FWIW, looks like we might be able to do a split synthetic long at Jan '14 for close to even at $28 for the Call and $25 for the Put. Depending on how conservative you are, that's pretty nice downside protection at $25 while still capturing all the current upside from $28.

Agree with you 100%, but mostly I'm just trying to capture the spring higher because I believe we are oversold. It's not so much a call on some stock moving events, though QE3 and Supercharger event wouldn't hurt. Whatever I buy, I don't really intend to hold it to expiration. I'm just trying to leverage up to extract some cash out of a short term move, then I'm going to use that to buy more shares when the price is right.

At least, that's the plan.
 
I really have no idea how bright the short-sellers are. The only "hope" they have of winning on their shorts is Tesla failing to start repaying the loan in December and a downward spiral from there on. From a distance Tesla is still a software company attempting to make cars, and the odds at success based on that are next to zero.

Most short-sellers spend an hour or so analyzing a stock; they don't watch Elon's every talk, don't see what Elon's done to SpaceX, and can't imagine that the world is changing rapidly in one where a car *is* for a large part a software product.

Only when TSLA starts making a profit will they finally believe what they see.

There are people who make thing happen, people who see things happening, and those who wonder what the h*ll just happened.

I think we can all find examples of each of those categories!

+1

But at the moment they realize they are wrong, it's a domino effect, almost immediate.

One good example, when everyone realized the US real estate market was unsustainable, the reaction was brutal, all sales stopped at the same moment.

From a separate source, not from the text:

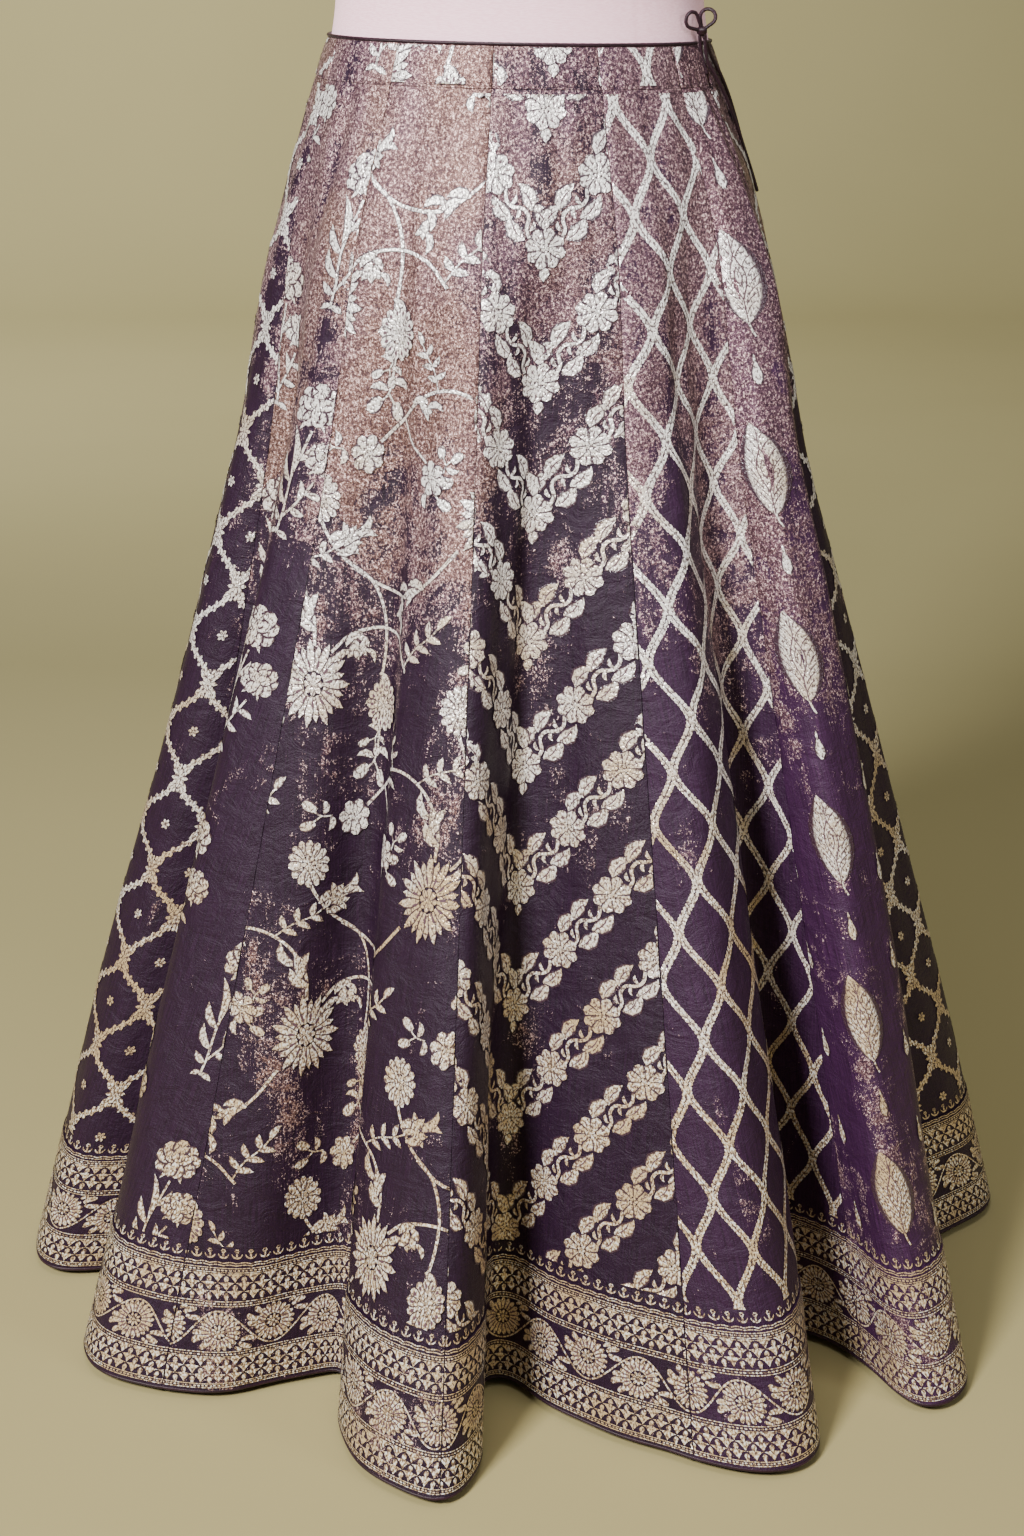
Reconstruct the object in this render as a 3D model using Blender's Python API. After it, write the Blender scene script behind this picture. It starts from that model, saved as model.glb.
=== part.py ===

They realized there were no more greater fools who believe an asset class would go up forever.

We have the same bubble in Canada, it is bursting now. Sales have brutally stopped beginning of July. You should read and hear the comments on Canadian real estate boards, clearly in denial phase. Fear is here, blood is already flowing.

Same will happen with the shorts. They cannot imagine a world whitout oil, just like they don't realize a house is not an ATM
 
I mean, seriously? $17.55? In March?

Yeah, it did kind of feel like taking candy from a baby - hard to decide how much to really take.

I'm still tempted on the Syn Long LEAP. Based on Bid/Ask a Jan '14 $28 combo will PAY you $1.45. That's a break-even of $26.55, with unlimited upside and downside from there during the next 17 months. Really hard to resist someone paying me to bet on Tesla with a zero point of $26.55....
 
Some could be Model X sigs (10x a normal reservation)

I thought of that but then the Model X tally must be waaaay off. Even if there's 100 extra X-Sigs in Q2 that's still only the equivalent of 1,000 reservations at $5k plus the 1,500 announced Model S reservations at $5k....that's nowhere near $21m. What are we missing?

(BTW, isn't an X-Sig reservation $40k?)
 
Same will happen with the shorts.

Do we realize that the number of shorts is more than 50%(!) of the float? If that 50% needs to be covered in a few days (or in a single day?), the rise in volume would be staggering! Quite a few people are in this for the long run, so I wonder if it would be at all possible to cover that larger a float!

The number of shares for sale I estimate to be significantly less than the official float because I expect shareholders (companies) to have bought TSLA for strategic reasons and not just for the money.

I can't find any historical examples of short squeezes on companies with such a high short/float ratio. I'd love to see how such a squeezes would play out. Anyone?
 
I thought of that but then the Model X tally must be waaaay off. Even if there's 100 extra X-Sigs in Q2 that's still only the equivalent of 1,000 reservations at $5k plus the 1,500 announced Model S reservations at $5k....that's nowhere near $21m. What are we missing?

(BTW, isn't an X-Sig reservation $40k?)
You're right, ot doesn't add up... And yes the sign is only x 8
 
January 2014 puts @ $28/share have an $8.30 premium

I don't feel that's enough premium for the time span. You're talking tying up money (or margin buying power) for 17 months. I'd prefer to do something like the Jan '13 $26 Puts for $4.10. That's half the payout, but only 1/3 the time. Assuming they expire worthless, we're talking an over 32% annualized return with a stock price break-even of $21.90.

My thinking going with the LEAPs is for the Synthetic Long - The Puts pay for the Calls and you get to capture all the upside that might happen during the next 18 months with no upfront costs (actually, they'll pay you to get in!). Puts either get you some fixed cash or buying the stock more cheaply, but you miss out if the stock takes off.